Investing in underrepresented and young communities, she believed, was critical in enriching Spokane with people to empower and progress the city. Those who knew her say Webster always passed the baton of opportunity with a strong hand and also ensured the receivers had a firm grip on their lives too.
“We often talk about our youths are our future and we very seldom put anything constructive behind it.” Webster said in a 1992 article related to Spokane’s Project Lead.
When Shirlyn Hillson first arrived in Spokane from Miami in 1998, Webster served as the first vice president of The Links, Inc. organization which specialized in community organization for youth. Webster took up membership responsibilities in her role.
Through Links, Webster became the community matriarch she was always regarded as. She poured in funds for children in need of books and other educational needs, took kids to see “The Lion King” musical and hosted talks that featured Spokane’s police officers.
Webster worked wherever she could, such as speaking at local Girl Scout conferences, or raising funds for Project Lead graduates as they enrolled in higher learning opportunities.
“She became a mentor and sister-like at that apartment complex where the kids lived,” said Hillson, now president of the Links’ Spokane chapter.
“She was just really trying to be the real influential person in these little girls’ lives. We had to give those children an idea of what successful Black women look like – something they could respect and emulate. She gave from her heart and the things she believed in. That was Dorothy.”
She even hosted “mam parties” where women could be screened for breast cancer. One woman had her first-ever mammogram and was diagnosed with breast cancer shortly after. Webster was credited with saving her life.

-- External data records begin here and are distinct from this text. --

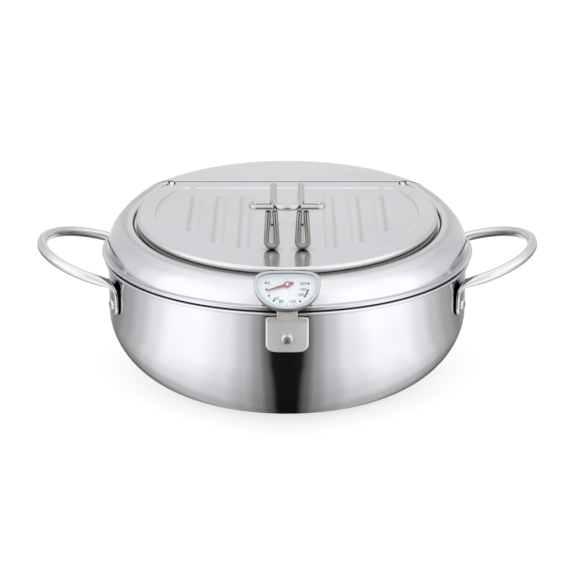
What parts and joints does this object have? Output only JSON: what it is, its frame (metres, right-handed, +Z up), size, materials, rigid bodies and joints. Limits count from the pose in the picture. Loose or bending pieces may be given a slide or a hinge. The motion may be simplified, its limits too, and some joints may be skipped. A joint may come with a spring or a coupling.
{
  "type": "deep-frying pot",
  "caption": "Stovetop deep-frying pot with loop handles, a domed lid ring, a hinged draining flap with a wire handle, and a dial thermometer on a bracket.",
  "frame": {"origin": "centre of the flat base, on the surface it stands on", "axes": "+Z up, -Y towards the thermometer side, +X along the line through both loop handles"},
  "size_m": [0.339, 0.2732, 0.1426],
  "materials": {
    "polished_steel": "mirror-polished stainless steel",
    "satin_steel": "satin stainless steel",
    "clear_glass": "clear",
    "dial_white": "satin white with plain printed scale",
    "pointer_red": "satin red",
    "bimetal": "plain metal"
  },
  "bodies": {
    "pot": {"pot_shell": "polished_steel", "handle_left": "polished_steel", "handle_right": "polished_steel", "rivet_left_front": "polished_steel", "rivet_left_rear": "polished_steel", "rivet_right_front": "polished_steel", "rivet_right_rear": "polished_steel", "gauge_bracket": "satin_steel", "bracket_screw": "polished_steel", "bracket_nut": "satin_steel", "sensor_strip": "satin_steel", "gauge_case": "satin_steel", "gauge_bezel": "polished_steel", "gauge_lens": "clear_glass", "dial_plate": "dial_white", "bimetal_coil": "bimetal"},
    "needle": {"pointer": "pointer_red", "pointer_arbor": "bimetal"},
    "lid": {"lid_ring": "polished_steel", "hinge_ear_left": "polished_steel", "hinge_ear_right": "polished_steel"},
    "flap": {"flap_plate": "polished_steel", "hinge_pin_left": "polished_steel", "hinge_pin_right": "polished_steel", "flap_grip": "polished_steel", "grip_wing_left": "polished_steel", "grip_wing_right": "polished_steel", "grip_leg_left": "polished_steel", "grip_leg_right": "polished_steel"}
  },
  "joints": [
    {"name": "lid_lift", "type": "slide", "parent": "pot", "child": "lid", "axis": [0, 0, 1], "range_m": [0, 0.15]},
    {"name": "flap_hinge", "type": "hinge", "parent": "lid", "child": "flap", "pos_m": [0, 0.05503, 0.1154], "axis": [-1, 0, 0], "range_deg": [0, 110]},
    {"name": "pointer_turn", "type": "hinge", "parent": "pot", "child": "needle", "pos_m": [0, -0.1377, 0.1106], "axis": [0, -0.788, 0.6157], "range_deg": [-23.75, 166.25], "stiffness_Nm_per_rad": 0.0002}
  ]
}
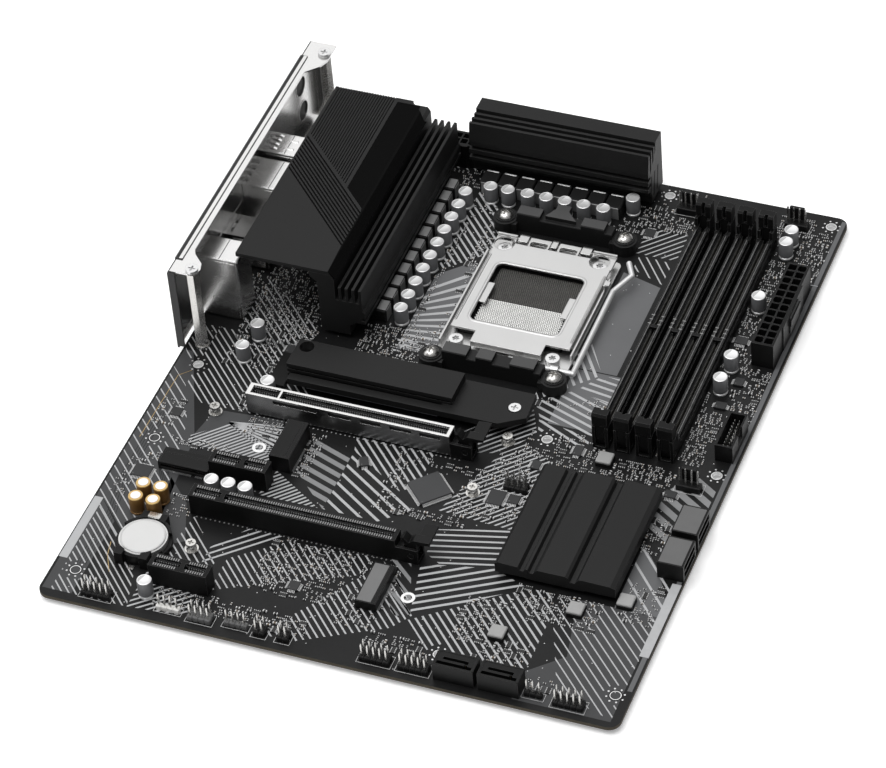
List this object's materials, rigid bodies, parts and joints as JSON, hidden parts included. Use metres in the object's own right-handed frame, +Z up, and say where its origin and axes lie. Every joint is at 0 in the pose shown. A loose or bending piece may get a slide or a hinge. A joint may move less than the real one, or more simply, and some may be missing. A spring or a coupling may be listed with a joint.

“Hosting those mammogram parties was one of her babies,” Hillson recalled. “When it came to health, children – Dorothy was the one who said we need to do more. She always felt that we could do more.”
While Webster is gone physically, her spirit of community is a power that energizes Spokane just as she did in over her 40 years of work, said Kiantha Duncan, president of Spokane’s NAACP chapter.
“It doesn’t even feel like someone could carry on her legacy, it was a lot of years,” Duncan said. The two met in 2017. “Her work provides a blueprint for all Black women who are working in community service work in the city to live up to.”
Even with her community contributions, Webster’s heart could be what people miss most. Mandyke remembers Webster paying weekly hospital visits to his secretary Mary Franklin, when she was critically ill. Her niece, Denae, could always count on Webster to call and check in once she lost her uncle.
“She treated me like I was her child,” Denae said. “She was the one that called me the most, she made sure I was OK. She was there for other moments too, like when I bought my first home.”
Webster is survived by her brother Wallace Webster Jr. in Lynnwood, Washington and two nieces Denae and Demetriah Webster.
Per her arrangements, Webster was buried in Theodore, Alabama at the Serenity Memorial Gardens Cemetery on July 1, six days before what would’ve been her 74th birthday.
Local memorial services for Webster will be held in the fall. The date is yet to be determined.